I think I’ve forgotten what it is to be truly happy. To have no worries, nothing hanging over my shoulder waiting until I start to feel happy to loom out of the dark. No niggling fears. It’s been so long.

Honestly I think the last time I was truly happy was before I got pregnant with Effy. As soon as I got pregnant with her there was the panic of what I was going to do, how would I cope, then I lost her and I knew from then that I would never be completely happy again. Something broke or shut down or stopped feeling I can’t describe it but it’s almost like I go headfirst into situations now with the attitude, what’s the worst that can happen when the worst already has? Now a little bit of this attitude has to be good, but I can feel it taking over more and more. Obviously I won’t do anything life threatening because I still have Jackson, but I throw my emotions under the bus on a regular basis only for them to be cut up and handed back but apart from getting a bit grumpy and shedding a few tears about it all I don’t feel it. It’s like my emotions have been desensitised!

I have a sense of perspective that I guess most people will never have, that the trivial stuff doesn’t really matter. But what if I’m trivialising stuff that really does matter? What if things that look unimportant to me now really are and I’ll realise that down the line? What if I’m missing out on bits of life because I can’t be bothered to deal with people’s crap any more?
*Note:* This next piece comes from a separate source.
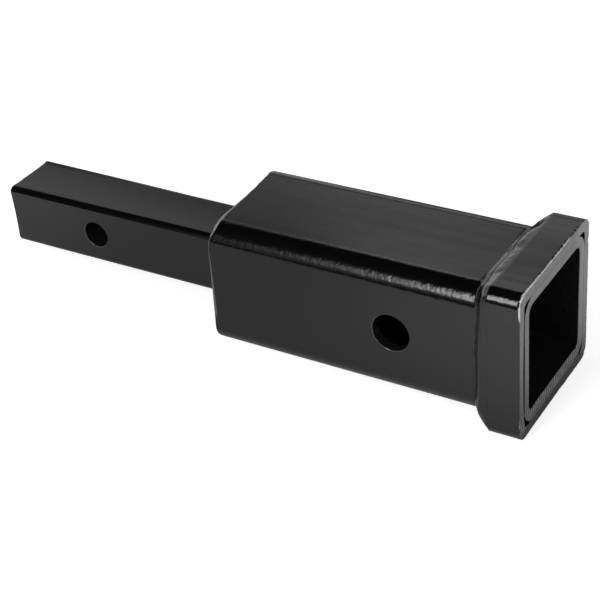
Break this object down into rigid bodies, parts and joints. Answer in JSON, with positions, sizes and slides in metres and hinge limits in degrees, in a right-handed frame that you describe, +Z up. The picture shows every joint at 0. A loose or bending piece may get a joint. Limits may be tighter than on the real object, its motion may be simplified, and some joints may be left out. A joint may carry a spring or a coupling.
{
  "type": "hitch receiver adapter",
  "caption": "Welded hitch adapter: a small square shank on a larger square receiver tube with a reinforced mouth and cross holes for hitch pins.",
  "frame": {"origin": "middle of the shank's pin hole, on the adapter's long axis", "axes": "+X along the adapter from the shank's free end to the receiver mouth, +Y along both pin holes, +Z up as the adapter sits in a hitch"},
  "size_m": [0.288, 0.0736, 0.0736],
  "materials": {
    "black_bar": "semi-gloss black powder coat on a solid steel bar",
    "black_tube": "semi-gloss black powder coat on steel tube",
    "black_plate": "semi-gloss black powder coat on steel plate",
    "black_collar": "semi-gloss black powder coat, worn along the front edge, over saw-cut steel",
    "black_weld": "glossy black powder coat on uneven weld metal"
  },
  "bodies": {
    "root": {"shank_bar": "black_bar", "receiver_tube": "black_tube", "back_plate": "black_plate", "mouth_collar": "black_collar", "collar_weld": "black_weld", "back_plate_weld": "black_weld", "shank_weld": "black_weld"}
  },
  "joints": []
}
A colleague at work said to me the other day he admires how I always come into work with a smile on my face and just deal with whatever happens and not let it get to me. Well I never used to be like that! I used to let every little thing get to  me but again it must be down to a shifted perspective.

But to be truly happy? I’m not sure I know how. Sure I have moments of pure bliss, watching Jackson doing something or just marvelling at him, us, or our life, but then reality comes crashing down and nothing seems so stable and sure any more.

What I wouldn’t give to have one day, just one day of pure, unadulterated happiness again.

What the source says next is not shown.